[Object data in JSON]
- - -

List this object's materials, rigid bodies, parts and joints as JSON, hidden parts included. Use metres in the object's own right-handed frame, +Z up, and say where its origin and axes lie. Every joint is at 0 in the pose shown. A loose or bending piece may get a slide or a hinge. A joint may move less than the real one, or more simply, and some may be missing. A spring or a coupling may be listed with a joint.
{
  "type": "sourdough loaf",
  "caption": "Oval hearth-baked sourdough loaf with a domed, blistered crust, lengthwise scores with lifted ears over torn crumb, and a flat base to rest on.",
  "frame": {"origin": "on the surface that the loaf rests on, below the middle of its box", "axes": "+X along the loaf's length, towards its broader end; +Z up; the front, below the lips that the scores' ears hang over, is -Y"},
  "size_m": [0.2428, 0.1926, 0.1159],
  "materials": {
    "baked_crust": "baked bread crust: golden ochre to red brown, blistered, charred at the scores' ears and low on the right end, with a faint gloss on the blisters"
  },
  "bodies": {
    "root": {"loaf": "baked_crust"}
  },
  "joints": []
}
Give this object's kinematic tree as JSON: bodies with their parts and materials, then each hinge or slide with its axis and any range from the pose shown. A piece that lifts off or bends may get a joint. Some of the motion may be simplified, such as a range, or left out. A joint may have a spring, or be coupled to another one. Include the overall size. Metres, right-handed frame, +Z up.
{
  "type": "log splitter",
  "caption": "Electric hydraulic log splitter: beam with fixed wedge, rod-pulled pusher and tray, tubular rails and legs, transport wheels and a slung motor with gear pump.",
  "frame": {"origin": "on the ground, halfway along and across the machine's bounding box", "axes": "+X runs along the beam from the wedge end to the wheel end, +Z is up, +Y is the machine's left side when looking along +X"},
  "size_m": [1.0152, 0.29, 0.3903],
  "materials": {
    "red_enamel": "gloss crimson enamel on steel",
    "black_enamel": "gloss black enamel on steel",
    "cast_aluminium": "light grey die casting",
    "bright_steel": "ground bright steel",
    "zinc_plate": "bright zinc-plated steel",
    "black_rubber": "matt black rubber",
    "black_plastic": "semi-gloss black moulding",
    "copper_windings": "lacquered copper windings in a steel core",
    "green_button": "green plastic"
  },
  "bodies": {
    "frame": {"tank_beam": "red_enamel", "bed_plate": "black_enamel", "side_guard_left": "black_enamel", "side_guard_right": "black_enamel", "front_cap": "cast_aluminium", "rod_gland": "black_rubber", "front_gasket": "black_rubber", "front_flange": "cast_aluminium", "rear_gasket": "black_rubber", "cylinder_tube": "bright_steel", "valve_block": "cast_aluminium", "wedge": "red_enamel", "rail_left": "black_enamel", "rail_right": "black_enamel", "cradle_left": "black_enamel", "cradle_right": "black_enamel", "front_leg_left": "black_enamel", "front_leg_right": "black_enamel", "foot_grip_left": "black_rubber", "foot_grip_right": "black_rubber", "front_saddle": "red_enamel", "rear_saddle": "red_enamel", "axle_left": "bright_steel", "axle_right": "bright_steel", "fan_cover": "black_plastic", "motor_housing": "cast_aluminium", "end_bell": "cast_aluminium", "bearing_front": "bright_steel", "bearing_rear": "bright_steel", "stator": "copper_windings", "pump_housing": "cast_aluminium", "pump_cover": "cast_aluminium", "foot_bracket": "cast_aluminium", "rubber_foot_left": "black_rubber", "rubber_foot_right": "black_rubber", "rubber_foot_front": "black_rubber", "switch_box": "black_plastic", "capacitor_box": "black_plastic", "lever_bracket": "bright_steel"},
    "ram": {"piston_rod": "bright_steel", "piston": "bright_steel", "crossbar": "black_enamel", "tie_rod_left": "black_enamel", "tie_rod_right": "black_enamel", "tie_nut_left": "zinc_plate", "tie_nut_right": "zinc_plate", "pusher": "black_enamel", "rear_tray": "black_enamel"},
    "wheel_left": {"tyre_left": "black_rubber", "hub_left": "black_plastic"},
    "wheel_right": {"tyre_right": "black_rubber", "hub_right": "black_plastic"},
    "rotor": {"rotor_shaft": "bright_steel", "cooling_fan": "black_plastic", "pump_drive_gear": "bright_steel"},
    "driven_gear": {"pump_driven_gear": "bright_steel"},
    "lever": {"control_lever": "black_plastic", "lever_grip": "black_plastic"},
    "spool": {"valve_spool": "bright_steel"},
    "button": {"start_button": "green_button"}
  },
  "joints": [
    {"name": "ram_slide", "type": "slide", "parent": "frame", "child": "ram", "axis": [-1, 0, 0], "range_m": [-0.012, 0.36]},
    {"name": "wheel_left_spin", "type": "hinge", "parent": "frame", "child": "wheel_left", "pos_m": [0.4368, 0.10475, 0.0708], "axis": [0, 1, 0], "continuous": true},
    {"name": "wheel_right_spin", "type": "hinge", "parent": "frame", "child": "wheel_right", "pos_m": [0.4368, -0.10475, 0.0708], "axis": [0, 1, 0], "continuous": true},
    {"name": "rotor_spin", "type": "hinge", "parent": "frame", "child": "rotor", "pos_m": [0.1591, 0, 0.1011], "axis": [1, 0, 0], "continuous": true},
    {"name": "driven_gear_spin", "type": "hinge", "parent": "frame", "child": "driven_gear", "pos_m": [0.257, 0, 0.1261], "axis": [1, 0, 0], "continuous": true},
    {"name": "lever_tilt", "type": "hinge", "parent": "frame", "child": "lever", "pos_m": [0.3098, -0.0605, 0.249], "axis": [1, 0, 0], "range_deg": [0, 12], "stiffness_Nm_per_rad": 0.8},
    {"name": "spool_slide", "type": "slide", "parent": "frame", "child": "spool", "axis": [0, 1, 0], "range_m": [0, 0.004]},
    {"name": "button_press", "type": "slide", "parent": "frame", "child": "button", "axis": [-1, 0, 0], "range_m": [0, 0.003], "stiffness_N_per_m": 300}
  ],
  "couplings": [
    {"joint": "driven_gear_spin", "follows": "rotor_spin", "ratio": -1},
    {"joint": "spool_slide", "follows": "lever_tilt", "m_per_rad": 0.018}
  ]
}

- - -

Reproduce all of the material above word for word.

List this object's materials, rigid bodies, parts and joints as JSON, hidden parts included. Use metres in the object's own right-handed frame, +Z up, and say where its origin and axes lie. Every joint is at 0 in the pose shown. A loose or bending piece may get a slide or a hinge. A joint may move less than the real one, or more simply, and some may be missing. A spring or a coupling may be listed with a joint.
{
  "type": "sourdough loaf",
  "caption": "Oval hearth-baked sourdough loaf with a domed, blistered crust, lengthwise scores with lifted ears over torn crumb, and a flat base to rest on.",
  "frame": {"origin": "on the surface that the loaf rests on, below the middle of its box", "axes": "+X along the loaf's length, towards its broader end; +Z up; the front, below the lips that the scores' ears hang over, is -Y"},
  "size_m": [0.2428, 0.1926, 0.1159],
  "materials": {
    "baked_crust": "baked bread crust: golden ochre to red brown, blistered, charred at the scores' ears and low on the right end, with a faint gloss on the blisters"
  },
  "bodies": {
    "root": {"loaf": "baked_crust"}
  },
  "joints": []
}
Give this object's kinematic tree as JSON: bodies with their parts and materials, then each hinge or slide with its axis and any range from the pose shown. A piece that lifts off or bends may get a joint. Some of the motion may be simplified, such as a range, or left out. A joint may have a spring, or be coupled to another one. Include the overall size. Metres, right-handed frame, +Z up.
{
  "type": "log splitter",
  "caption": "Electric hydraulic log splitter: beam with fixed wedge, rod-pulled pusher and tray, tubular rails and legs, transport wheels and a slung motor with gear pump.",
  "frame": {"origin": "on the ground, halfway along and across the machine's bounding box", "axes": "+X runs along the beam from the wedge end to the wheel end, +Z is up, +Y is the machine's left side when looking along +X"},
  "size_m": [1.0152, 0.29, 0.3903],
  "materials": {
    "red_enamel": "gloss crimson enamel on steel",
    "black_enamel": "gloss black enamel on steel",
    "cast_aluminium": "light grey die casting",
    "bright_steel": "ground bright steel",
    "zinc_plate": "bright zinc-plated steel",
    "black_rubber": "matt black rubber",
    "black_plastic": "semi-gloss black moulding",
    "copper_windings": "lacquered copper windings in a steel core",
    "green_button": "green plastic"
  },
  "bodies": {
    "frame": {"tank_beam": "red_enamel", "bed_plate": "black_enamel", "side_guard_left": "black_enamel", "side_guard_right": "black_enamel", "front_cap": "cast_aluminium", "rod_gland": "black_rubber", "front_gasket": "black_rubber", "front_flange": "cast_aluminium", "rear_gasket": "black_rubber", "cylinder_tube": "bright_steel", "valve_block": "cast_aluminium", "wedge": "red_enamel", "rail_left": "black_enamel", "rail_right": "black_enamel", "cradle_left": "black_enamel", "cradle_right": "black_enamel", "front_leg_left": "black_enamel", "front_leg_right": "black_enamel", "foot_grip_left": "black_rubber", "foot_grip_right": "black_rubber", "front_saddle": "red_enamel", "rear_saddle": "red_enamel", "axle_left": "bright_steel", "axle_right": "bright_steel", "fan_cover": "black_plastic", "motor_housing": "cast_aluminium", "end_bell": "cast_aluminium", "bearing_front": "bright_steel", "bearing_rear": "bright_steel", "stator": "copper_windings", "pump_housing": "cast_aluminium", "pump_cover": "cast_aluminium", "foot_bracket": "cast_aluminium", "rubber_foot_left": "black_rubber", "rubber_foot_right": "black_rubber", "rubber_foot_front": "black_rubber", "switch_box": "black_plastic", "capacitor_box": "black_plastic", "lever_bracket": "bright_steel"},
    "ram": {"piston_rod": "bright_steel", "piston": "bright_steel", "crossbar": "black_enamel", "tie_rod_left": "black_enamel", "tie_rod_right": "black_enamel", "tie_nut_left": "zinc_plate", "tie_nut_right": "zinc_plate", "pusher": "black_enamel", "rear_tray": "black_enamel"},
    "wheel_left": {"tyre_left": "black_rubber", "hub_left": "black_plastic"},
    "wheel_right": {"tyre_right": "black_rubber", "hub_right": "black_plastic"},
    "rotor": {"rotor_shaft": "bright_steel", "cooling_fan": "black_plastic", "pump_drive_gear": "bright_steel"},
    "driven_gear": {"pump_driven_gear": "bright_steel"},
    "lever": {"control_lever": "black_plastic", "lever_grip": "black_plastic"},
    "spool": {"valve_spool": "bright_steel"},
    "button": {"start_button": "green_button"}
  },
  "joints": [
    {"name": "ram_slide", "type": "slide", "parent": "frame", "child": "ram", "axis": [-1, 0, 0], "range_m": [-0.012, 0.36]},
    {"name": "wheel_left_spin", "type": "hinge", "parent": "frame", "child": "wheel_left", "pos_m": [0.4368, 0.10475, 0.0708], "axis": [0, 1, 0], "continuous": true},
    {"name": "wheel_right_spin", "type": "hinge", "parent": "frame", "child": "wheel_right", "pos_m": [0.4368, -0.10475, 0.0708], "axis": [0, 1, 0], "continuous": true},
    {"name": "rotor_spin", "type": "hinge", "parent": "frame", "child": "rotor", "pos_m": [0.1591, 0, 0.1011], "axis": [1, 0, 0], "continuous": true},
    {"name": "driven_gear_spin", "type": "hinge", "parent": "frame", "child": "driven_gear", "pos_m": [0.257, 0, 0.1261], "axis": [1, 0, 0], "continuous": true},
    {"name": "lever_tilt", "type": "hinge", "parent": "frame", "child": "lever", "pos_m": [0.3098, -0.0605, 0.249], "axis": [1, 0, 0], "range_deg": [0, 12], "stiffness_Nm_per_rad": 0.8},
    {"name": "spool_slide", "type": "slide", "parent": "frame", "child": "spool", "axis": [0, 1, 0], "range_m": [0, 0.004]},
    {"name": "button_press", "type": "slide", "parent": "frame", "child": "button", "axis": [-1, 0, 0], "range_m": [0, 0.003], "stiffness_N_per_m": 300}
  ],
  "couplings": [
    {"joint": "driven_gear_spin", "follows": "rotor_spin", "ratio": -1},
    {"joint": "spool_slide", "follows": "lever_tilt", "m_per_rad": 0.018}
  ]
}